Sanco congress ends in chaos and no-confidence vote

The News Online
Thursday, December 14, 2006

Angry delegates have been sent | home without choosing a new| leadership after the South African National Civic Organisation descended into violence and chaos.

Chairs were flung across the conference hall in frustration when delegates called for Sanco's national working committee (NWC) to be dissolved.

"We want to declare a vote of no confidence in the NWC, which has failed to lead us," delegates from the Northern Cape, KwaZulu Natal, Gauteng, Mpumalanga, Limpopo, North West and half of the Free State demanded - forcing an impromptu referendum.

The Eastern Cape, Western Cape and the other half of the Free State demanded that the conference continue, with delegates voting to choose the new leadership.

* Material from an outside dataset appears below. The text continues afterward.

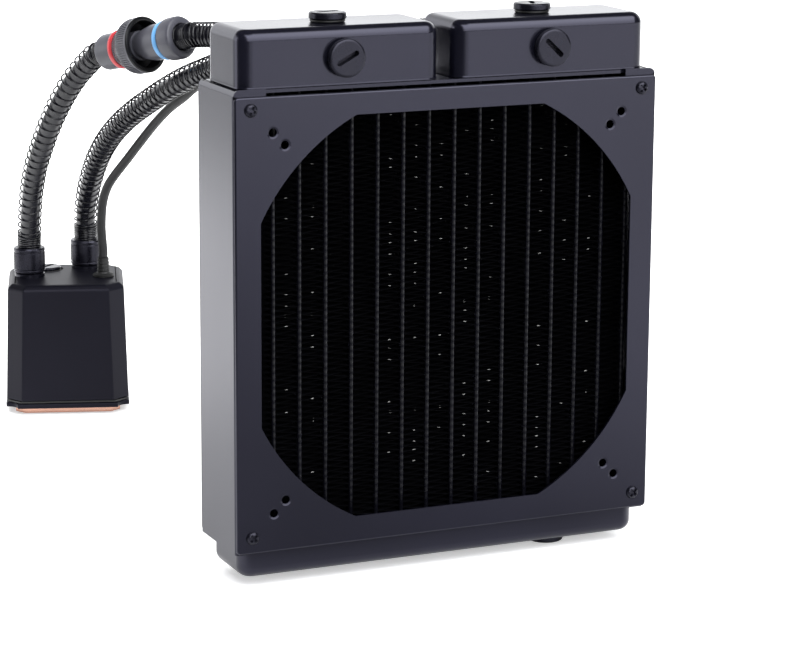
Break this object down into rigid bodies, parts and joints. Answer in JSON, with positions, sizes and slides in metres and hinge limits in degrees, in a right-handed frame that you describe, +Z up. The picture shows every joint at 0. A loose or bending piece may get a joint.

But upset Sanco members who were meant to have left the University of the Free State - where the conference was held - at noon felt they were being railroaded.

Delegates argued that the registration process, upon which a legitimate election hangs, was completed only at 6pm on the last day of the conference, with certain discrepancies apparent.

Matters turned ugly when the election authority chosen to oversee the event said it could not do so as there was no paper or fax machines to print ballot papers.

"Please don't throw the chairs. You will get injured and we don't have the money to pay," committee members said as they rushed into a meeting to try to find a way to end the deadlock.

Seconds later Sanco president Mlungisi Hlongwane ordered the conference to disband "before anybody gets hurt".

He said the NWC of the six provinces that backed the motion of no confidence would be disbanded.

This breakdown occurred only hours after President Thabo Mbeki had urged the organisation's leaders to lead Sanco back to prominence.

"This is very embarrassing for us," said secretary-general Linda Mngomezulu. He and Sanco deputy president Ruth Bhengu, who sat silently as the chaos unfolded, lamented that this "sort of thing has never happened before".

"I feel like jumping out of my skin," Mngomezulu said. He explained that tensions had been brewing with delegates feeling that the national conference was a farce.

Many, however, blame him and Hlongwane for the problems. They claim that duplicate delegations arrived at the conference only because they were invited by either the president or the secretary-general.

Hlongwane has come under fire from all sides, including from his old ally, Mbeki, who questioned what good a leader was if he divided the organisation he headed.

"If I ran for the president of Sanco, and in the course of that, divided Sanco and created factions within Sanco, and in the course of that created a situation that it was impossible to get any work done, then that presidency would be worth nothing."

Mbeki repeated his views about careerism in the ANC and what he described as the "sickness of people wanting to be leaders".

"Why do they not wait for the people to tell them to come and lead us?" he said to applause from delegates.

Asking to be voted for was a concept alien to the ANC and the tripartite alliance, he added.

Mbeki made it clear that while the future looked bright for Sanco, it was perhaps time for a new leader to unite the once powerful organisation.

Describing Sanco as a critical alliance partner of the ANC, he said the organisation had a huge role to play in putting the government's unspent millions to good use.